Game of Lines Time Limit: 1000MS   Memory Limit: 65536K Total Submissions: 7046   Accepted: 2638 Description Farmer John has challenged Bessie to the following game: FJ has a board with dots marked at N (2 ≤ N ≤ 200) distinct lattice points. Dot i has the integer coordinates Xi and Yi (-1,000 ≤ Xi ≤ 1,000; -1,000 ≤Yi ≤ 1,000). Bessie can score a point in the game by picking two of the dots and drawing a straight line between them; however, she is not allowed to draw a line if she has already drawn another line that is parallel to that line.

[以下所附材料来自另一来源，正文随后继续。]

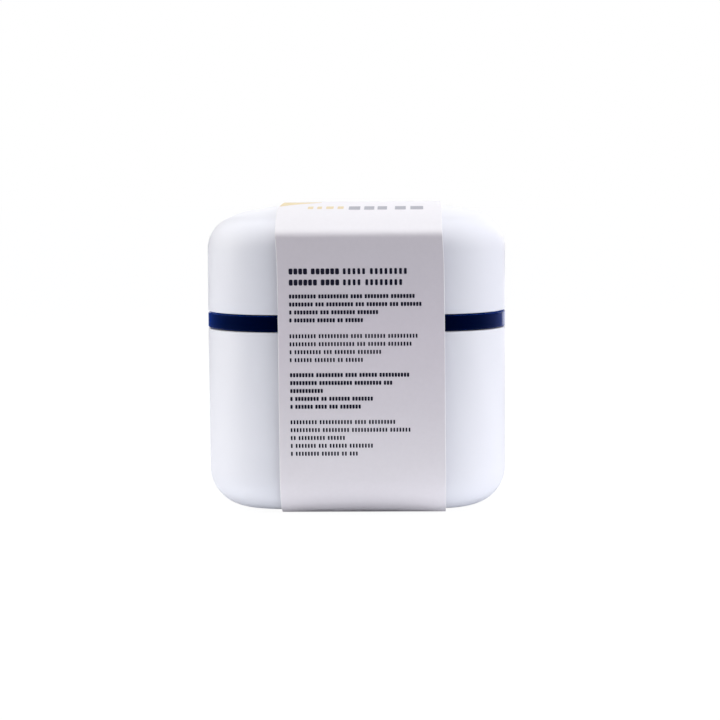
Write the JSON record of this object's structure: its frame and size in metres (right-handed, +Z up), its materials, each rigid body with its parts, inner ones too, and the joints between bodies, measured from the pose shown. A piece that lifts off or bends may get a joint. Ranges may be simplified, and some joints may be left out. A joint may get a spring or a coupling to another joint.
{
  "type": "denture case",
  "caption": "Rounded white denture bath with a hinged lid, navy collar, push button, lift-out strainer with a handle and a card sleeve that slides off sideways.",
  "frame": {"origin": "on the table, at the middle of the card sleeve's underside and under the middle of the case", "axes": "+Z up, +Y towards the push button, -Y the hinge side that the picture shows, +X to the right in the picture"},
  "size_m": [0.09, 0.0948, 0.0919],
  "materials": {
    "white_plastic": "satin moulded",
    "navy_plastic": "glossy moulded",
    "silicone": "soft, matt",
    "steel": "drawn wire and pin",
    "card": "coated white card, satin"
  },
  "bodies": {
    "base": {"tub": "white_plastic", "band_collar": "navy_plastic", "seal_ring": "silicone", "button_spring_left": "steel", "button_spring_right": "steel"},
    "lid_body": {"lid": "white_plastic", "hinge_pin": "steel"},
    "button": {"latch_button": "navy_plastic"},
    "strainer": {"strainer_basket": "navy_plastic"},
    "handle": {"strainer_handle": "navy_plastic"},
    "sleeve": {"card_sleeve": "card"}
  },
  "joints": [
    {"name": "lid_hinge", "type": "hinge", "parent": "base", "child": "lid_body", "pos_m": [0, -0.044, 0.0571], "axis": [1, 0, 0], "range_deg": [0, 100], "deforming": ["card_sleeve"]},
    {"name": "sleeve_slide", "type": "slide", "parent": "base", "child": "sleeve", "axis": [1, 0, 0], "range_m": [0, 0.077]},
    {"name": "button_press", "type": "slide", "parent": "base", "child": "button", "axis": [0, -1, 0], "range_m": [0, 0.001], "stiffness_N_per_m": 600, "springref_m": -0.0012, "deforming": ["button_spring_left", "button_spring_right"]},
    {"name": "strainer_lift", "type": "slide", "parent": "base", "child": "strainer", "axis": [0, 0, 1], "range_m": [0, 0.03]},
    {"name": "handle_swing", "type": "hinge", "parent": "strainer", "child": "handle", "pos_m": [0, 0, 0.0486], "axis": [1, 0, 0], "range_deg": [0, 180]}
  ],
  "couplings": [
    {"joint": "sleeve_slide", "follows": "lid_hinge", "m_per_rad": 0.044}
  ]
}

Bessie would like to know her chances of winning, so she has asked you to help find the maximum score she can obtain. Input * Line 1: A single integer: N * Lines 2..N+1: Line i+1 describes lattice point i with two space-separated integers: Xi and Yi. Output * Line 1: A single integer representing the maximal number of lines Bessie can draw, no two of which are parallel. 　 Sample Input 4 -1 1 -2 0 0 0 1 1 Sample Output 4 Source USACO 2008 February Silver

题目大意:给你n个点的x1,y1,然后问你有多少个不互相平行的直线

解题思路:这道题是个数学问题，运用到了斜率这个概念，要想让两条直线不互相平行，最重要的条件就是直线的斜率不相同，于是用map取存一下不同斜率出现了几次,输出的时候size()统计一下就好了，同时要注意一下斜率不存在即两点的y值相减为0的情况，这里我用ans取计算，然后暴力完判一下ans即可，比较水WA的原因就是放进map的时候要double一下不然很尴尬

#include<iostream>    
#include<cstdio>  
#include<stdio.h>  
#include<cstring>    
#include<cstdio>    
#include<climits>    
#include<cmath>   
#include<vector>  
#include <bitset>  
#include<algorithm>    
#include <queue>  
#include<map>  
using namespace std;

struct point
{
	int x, y;
}p[205], pp;
int i, j, n;
map<double, int> XL;

int main()
{
	cin >> n;
	long long int ans = 0;
	for (i = 1; i <= n; i++)
	{
		cin >> p[i].x >> p[i].y;
	}
	ans = 0;
	for (i = 1; i <= n; i++)
	{
		for (j = i + 1; j <= n; j++)
		{
			pp.x = p[i].x - p[j].x;
			pp.y = p[i].y - p[j].y;
			if (pp.y == 0)
			{
				ans++;
			}
			else
			{
				XL[(double)pp.x / pp.y]++;
			}
		}
	}
	if (ans == 0)
	{
		cout <<XL.size()<< endl;
	}
	else
	{
		cout << XL.size() + 1 << endl;
	}
	
}